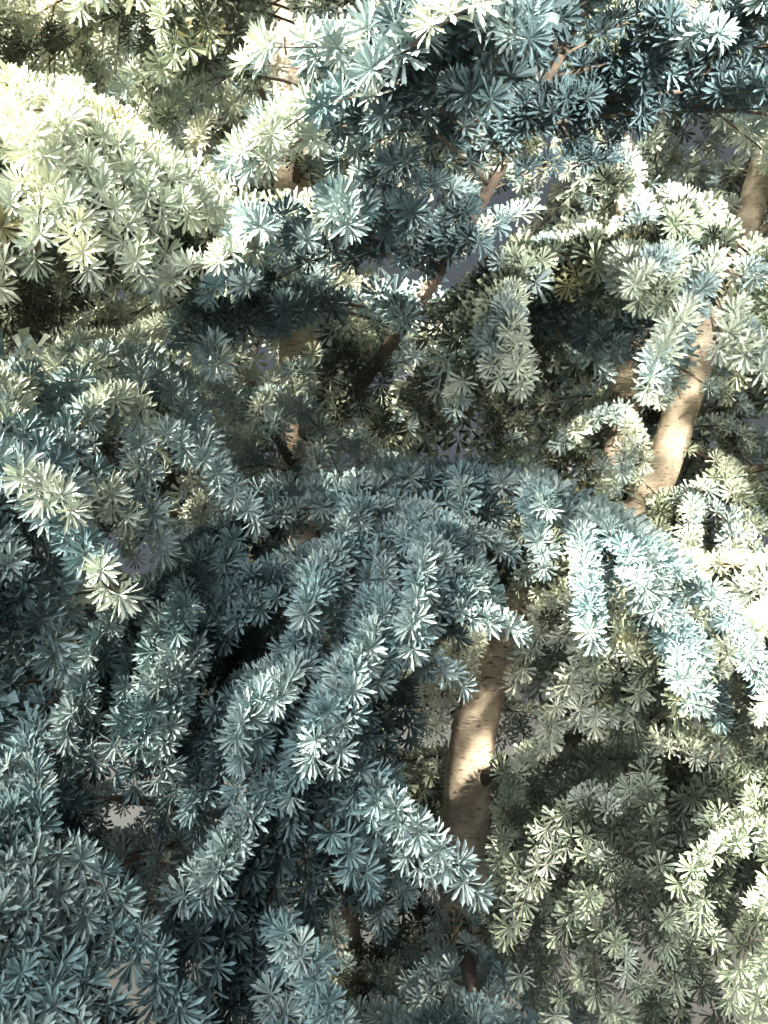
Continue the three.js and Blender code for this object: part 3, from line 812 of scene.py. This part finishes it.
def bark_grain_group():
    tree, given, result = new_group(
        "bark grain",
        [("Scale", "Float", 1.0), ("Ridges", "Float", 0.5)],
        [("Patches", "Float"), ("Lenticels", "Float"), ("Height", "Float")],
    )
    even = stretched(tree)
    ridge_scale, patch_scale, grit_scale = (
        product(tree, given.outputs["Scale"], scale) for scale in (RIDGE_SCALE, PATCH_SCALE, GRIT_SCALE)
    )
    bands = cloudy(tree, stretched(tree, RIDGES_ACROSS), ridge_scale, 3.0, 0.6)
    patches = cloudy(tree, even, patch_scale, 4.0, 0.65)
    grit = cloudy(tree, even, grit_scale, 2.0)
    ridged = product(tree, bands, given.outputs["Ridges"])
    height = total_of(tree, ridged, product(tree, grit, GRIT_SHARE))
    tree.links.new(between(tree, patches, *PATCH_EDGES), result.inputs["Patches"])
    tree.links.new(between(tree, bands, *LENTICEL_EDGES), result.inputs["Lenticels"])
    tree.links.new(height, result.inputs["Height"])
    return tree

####

■ **Aim of the exercise**
Quote each line above in full, word for word.

■ **Full response**
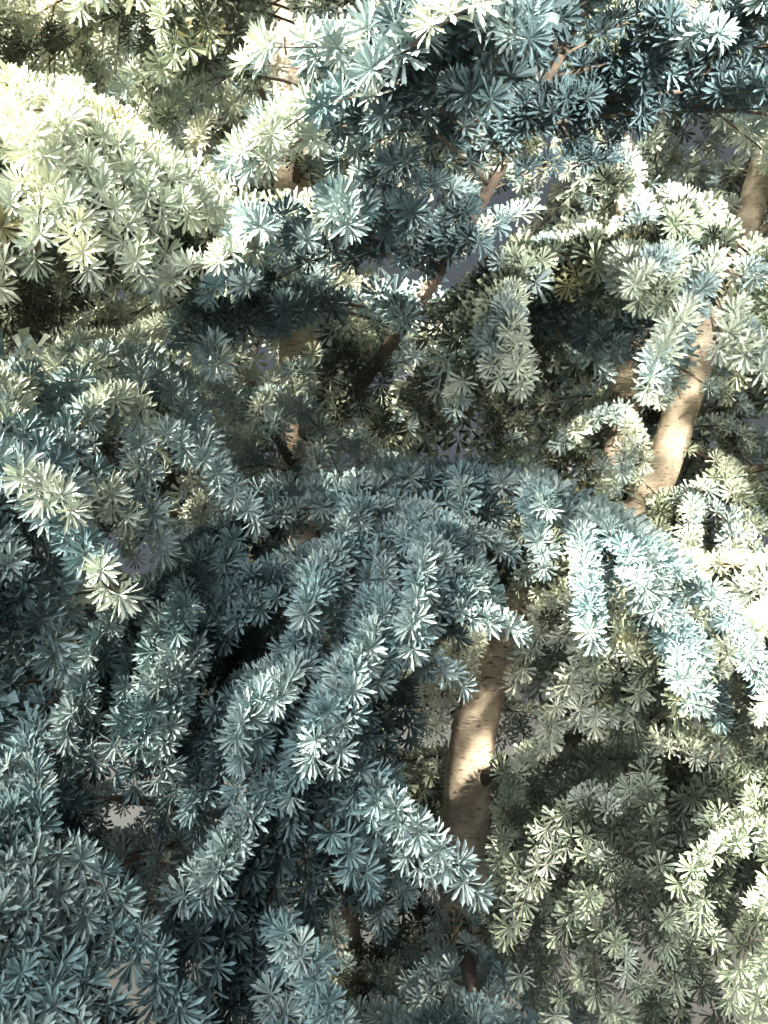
Continue the three.js and Blender code for this object: part 3, from line 812 of scene.py. This part finishes it.
def bark_grain_group():
    tree, given, result = new_group(
        "bark grain",
        [("Scale", "Float", 1.0), ("Ridges", "Float", 0.5)],
        [("Patches", "Float"), ("Lenticels", "Float"), ("Height", "Float")],
    )
    even = stretched(tree)
    ridge_scale, patch_scale, grit_scale = (
        product(tree, given.outputs["Scale"], scale) for scale in (RIDGE_SCALE, PATCH_SCALE, GRIT_SCALE)
    )
    bands = cloudy(tree, stretched(tree, RIDGES_ACROSS), ridge_scale, 3.0, 0.6)
    patches = cloudy(tree, even, patch_scale, 4.0, 0.65)
    grit = cloudy(tree, even, grit_scale, 2.0)
    ridged = product(tree, bands, given.outputs["Ridges"])
    height = total_of(tree, ridged, product(tree, grit, GRIT_SHARE))
    tree.links.new(between(tree, patches, *PATCH_EDGES), result.inputs["Patches"])
    tree.links.new(between(tree, bands, *LENTICEL_EDGES), result.inputs["Lenticels"])
    tree.links.new(height, result.inputs["Height"])
    return tree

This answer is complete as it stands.